A revolution is taking place. Don’t get too excited or you may scare it away – but it is clear now that ecological awareness is moving steadily from the margins of political, social and technological thinking into varying degrees of action by individuals, businesses and governments.It may be a false dawn and we could all go back to good ol’ smokin’, pollutin’ and wastin’, but there is enough technological and intellectual momentum building worldwide to suggest that we are in the process of changing for the better our relationship with nature. The process is muddled, slow and sometimes incoherent, but it’s all leading to dramatic shifts in the way we live, work and do business with each other.
Consider how far we have all come in just a generation. Have you thought about installing or have you bought renewable electricity? Have you deliberately not taken an aeroplane, or bought a less powerful car? Have you chosen to eat food that has not travelled vast distances, or which has been grown without pesticides? Have you thought about voting for a political party or an individual because of their record on the environment? Or complained about people smoking or littering the streets? Have you tried to recycle more and turn off more lights? Have you started to link heatwaves and hurricanes with climate change, or wondered what kind of physical world your children will inhabit?

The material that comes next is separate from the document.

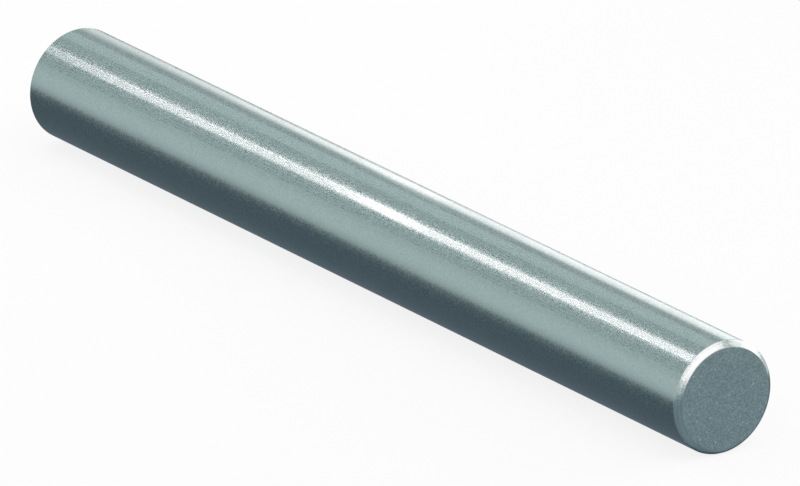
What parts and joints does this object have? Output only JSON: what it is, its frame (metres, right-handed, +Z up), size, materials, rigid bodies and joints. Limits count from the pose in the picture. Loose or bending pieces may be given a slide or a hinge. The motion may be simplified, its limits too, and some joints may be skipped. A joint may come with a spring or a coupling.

As Al Gore has said, “We are all environmentalists now”, which is just as well because the signals are that modern man, obsessed with economic growth, is on the way to creating a degraded and impoverished world in which fewer and fewer people live well and more and more species are denied even the fundamentals of life – clean air, water and enough food.
And now consider how far we may have to go in the next 20 to 30 years just to get through without catastrophe or resource shortages that cripple our economies or lead to immense social upheavals and strife. Even the least alarming and most cautious forecasts by scientists and governments suggest ecological change is going to accelerate rapidly as climate change, population growth and industrial development puts extra stress on societies.
If you cannot see why change is necessary, just stretch the imagination. Within most of our lifetimes there will at least two billion more people alive – another China and a half, or nearly 10 times as many as live in western Europe today.
So there will be nine billion people alive, all being encouraged to consume as much oil, water, land, minerals, wood and stone as we in Britain do today. That would mean something like 1000 times as many aeroplanes, 10 times as many cars and half as much food and water again being needed.
Forget it. This would also require several new planets, so something will have to give – and it’s going to be the environment.
So far there is no Plan B, but as the scale of the ecological crisis dawns, some radical big ideas are emerging. Most are technological and managerial. The first is to compel industry to come up with goods that need fewer resources to make, use less energy to run, and which when they are finished with can become the raw materials of another industrial process.
It may need new laws or pressure from consumers to get there, but a fourfold decrease in resource use is considered an absolute minimum for life in 2050. Few people can imagine everyone smoking fags on the London underground any more, and our grandchildren will wonder how on earth cars could be conceived that used a whole gallon of petrol to take one person 15 miles, and which were thrown into a hole after a few years.
But then most people will look back on 2006 and think we lived in prehistoric conditions. They will wonder why everyone did not generate their own electricity but allowed a national grid system to waste more than half of what was generated. They will ask why houses leaked heat, and why we needed nuclear power when solar and marine power was possible. It may always be a mystery why we travelled and polluted so much, or how we became addicted to oil.
But new generations will also regard what was happening today as really significant. We are seeing the shy emergence of a global carbon economy, which could genuinely counter climate change. Britain must reduce by 90% its climate changing emissions in the next 40-odd years, which seems daunting but is actually only about 3% a year. Big industry can already trade carbon just like coffee, oil or pork bellies, but by 2020 or sooner everyone in Europe could have personal carbon emission quotas, set by governments. Imagine going to a cash machine to buy extra quotas to go on holiday, or to drive more than 5,000 miles a year. What effect would real carbon constraint have on where individuals live, or how we travel?
But that may be just the start. Beyond personal emission trading comes the potential of resource economies developing. Every good and transaction, every movement and action, may in future be valued by its embodied carbon or water. That melon you buy in the supermarket is effectively several hundred litres of precious groundwater exported from southern Spain. That computer which needed tens of thousands of litres of water and scarce metals to make may have to be rethought. A global hydro economy would demand that industry and farming use less water, and would encourage different crops to be grown and fewer animals to be bred for food.
This is just the start. Today we begin to switch to green electricity, put photovoltaic cells and micro power plants on our roofs, buy local produce, and travel and consume less. Tomorrow, it will be much easier, cheaper and more convenient to change to a green lifestyle. But we will still ask ourselves why it took us so long.